Yesterday, Federal Reserve Chairman Alan Greenspan in his semi-annual report on monetary policy assured the Senate Banking Committee that the period of low interest rates must end. He said that the U.S. economy has entered a sustainable expansion that should eliminate a June slowdown and is under no serious threat from inflation. The Fed chief told the Senate Banking Committee faster growth was creating price pressures but some of them, like energy costs, were temporary, so interest rates likely can rise to an unspecified "neutral" level at a "measured" pace.
    Greenspan said the economy was prepared for gradual rate hikes. According to him, the Fed was not yet sure whether the benign inflation environment would persist or if there were more deep seated forces at work pushing prices higher. The Fed will pay close attention to incoming cost and price data.  Should inflation pick up and make bigger rate rises necessary, "our economy appears to have prepared itself for a more dynamic adjustment". Greenspan said the Fed's benchmark federal funds rate needs to rise to a level that is considered neutral -- enough to curb inflation without depressing growth.
    The Fed expects 2004 real economic growth of 4.5 percent to 4.75 percent versus a forecast in February for growth of 4.5 percent to 5.0 percent.

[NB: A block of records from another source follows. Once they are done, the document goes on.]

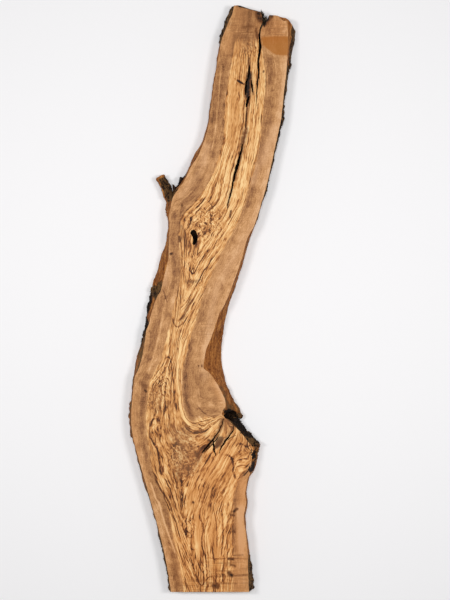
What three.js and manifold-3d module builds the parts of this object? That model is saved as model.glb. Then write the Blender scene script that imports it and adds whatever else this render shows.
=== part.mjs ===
import * as THREE from 'three';
import { mergeVertices } from 'three/addons/utils/BufferGeometryUtils.js';
import Module from 'manifold-3d';

// An olive plank sawn through and through from a crooked stem, with its natural edges left on.
// It lies on its sawn back face. Millimetres. X runs across the plank, Y along it from the square
// foot at 0 to the split end, and Z up from the back face at 0 to the show face.

// Driving dimensions
const LENGTH = 1600;
const THICKNESS = 50;
const STATION_STEP = 10;
const WANE_STEPS = 6;
const WANE_CURVE = 1.8;
const BARK_THICKNESS = 3;
const CLEAR = 6;

// Arrises of the show face, as [y, x]
const SHOW_LEFT = [
  [0, -112], [74, -124], [155, -142], [278, -176], [401, -211], [436, -218], [475, -221], [537, -217],
  [585, -211], [605, -202], [640, -191], [696, -180], [758, -166], [804, -150], [820, -141], [856, -132],
  [880, -126], [905, -120], [957, -118], [1000, -116], [1022, -118], [1041, -115], [1075, -107],
  [1096, -94], [1120, -77], [1160, -57], [1191, -37], [1213, -28], [1240, -18], [1273, -10], [1341, -1],
  [1423, 11], [1505, 26], [1532, 36], [1559, 47], [1573, 54], [1600, 61],
];
const SHOW_RIGHT = [
  [0, 100], [98, 97], [161, 92], [188, 87], [210, 87], [245, 93], [267, 90], [286, 93], [305, 96],
  [326, 104], [365, 108], [387, 112], [398, 108], [412, 96], [435, 78], [458, 55], [474, 38], [485, 26],
  [497, 33], [512, 37], [532, 32], [567, 13], [586, 0], [603, -19], [615, -25], [638, -20], [660, -17],
  [692, -3], [739, 13], [761, 21], [780, 32], [829, 53], [900, 78], [960, 95], [981, 105], [1000, 115],
  [1050, 131], [1110, 149], [1191, 167], [1256, 181], [1289, 188], [1355, 195], [1437, 204], [1505, 207],
  [1546, 205], [1600, 202],
];

// Edges of the back face, which is the wider one, as [y, x]
const BACK_LEFT = [
  [0, -118], [62, -128], [145, -146], [228, -169], [311, -194], [394, -216], [452, -227], [491, -227],
  [533, -224], [585, -218], [621, -212], [666, -202], [685, -196], [695, -197], [710, -191], [757, -182],
  [838, -167], [879, -152], [918, -142], [940, -133], [979, -123], [1004, -122], [1026, -125],
  [1050, -128], [1073, -123], [1090, -112], [1112, -94], [1130, -81], [1151, -68], [1198, -50],
  [1220, -36], [1239, -26], [1281, -13], [1309, -8], [1392, 2], [1475, 17], [1517, 23], [1544, 30],
  [1572, 38], [1600, 50],
];
const BACK_RIGHT = [
  [0, 114], [53, 108], [117, 100], [178, 91], [200, 90], [220, 96], [236, 98], [258, 94], [278, 96],
  [308, 104], [328, 116], [358, 123], [398, 131], [414, 121], [445, 96], [461, 84], [480, 80], [500, 73],
  [516, 60], [544, 44], [583, 34], [620, 26], [657, 25], [691, 28], [738, 35], [780, 45], [829, 61],
  [901, 85], [962, 103], [1004, 118], [1054, 134], [1115, 153], [1198, 171], [1259, 185], [1273, 192],
  [1298, 198], [1339, 199], [1392, 206], [1472, 219], [1517, 227], [1548, 230], [1600, 232],
];

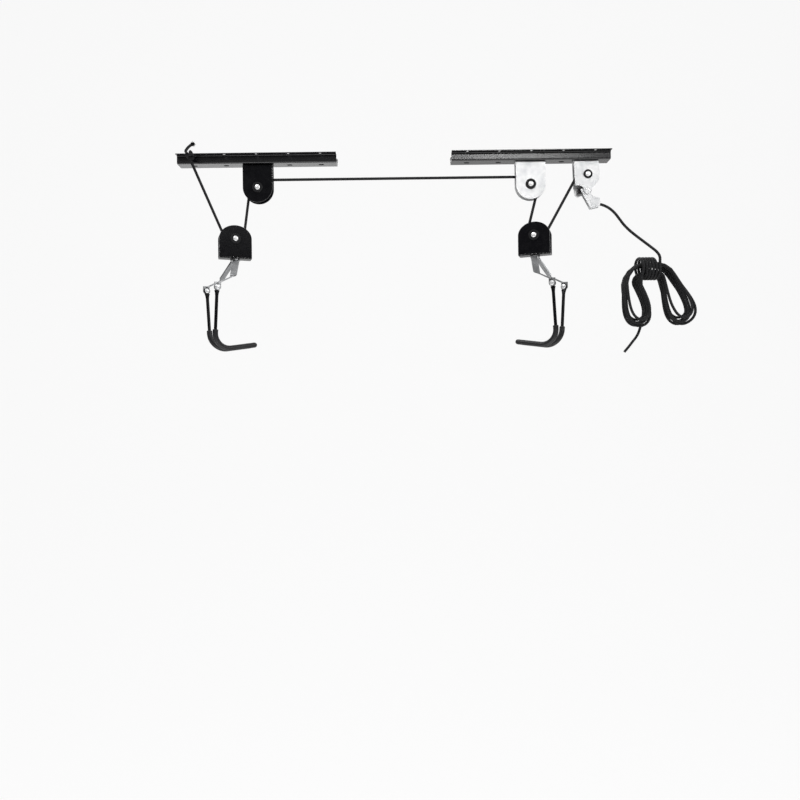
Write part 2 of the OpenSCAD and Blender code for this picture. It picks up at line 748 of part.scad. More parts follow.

The central bank said so-called core inflation, which excludes energy and food costs, as measured by the Commerce Department's personal consumption expenditures index, should rise by a relatively mild 1.75 percent to 2.0 percent.
Greenspan's overall message on the economy, with just a few months left before the presidential elections, was upbeat. Greenspan also presented the Fed's latest forecasts for growth, employment and inflation this year and next.
    Stock investors took Greenspan's comments positively, driving the Dow Jones industrial average up 55.01 points, or 0.54 percent, to 10,149.07 and the high tech-laden Nasdaq Composite Index ended ahead 33.24 points, or 1.76 percent, to 1,917.07. Bond prices dropped: the 30-year U.S. Treasury bond fell nearly a full point and its yield, which moves in the opposite direction, climbed to 5.17 percent from 5.11 percent on Monday.
As to job creation, Greenspan said its acceleration was bolstering incomes and consumer spending, notwithstanding a June lull when retail sales weakened, and this added some inflation pressure. Recent price increases appeared in many cases to be caused by businesses attempting to raise profit margins rather than by increased production costs, Greenspan added.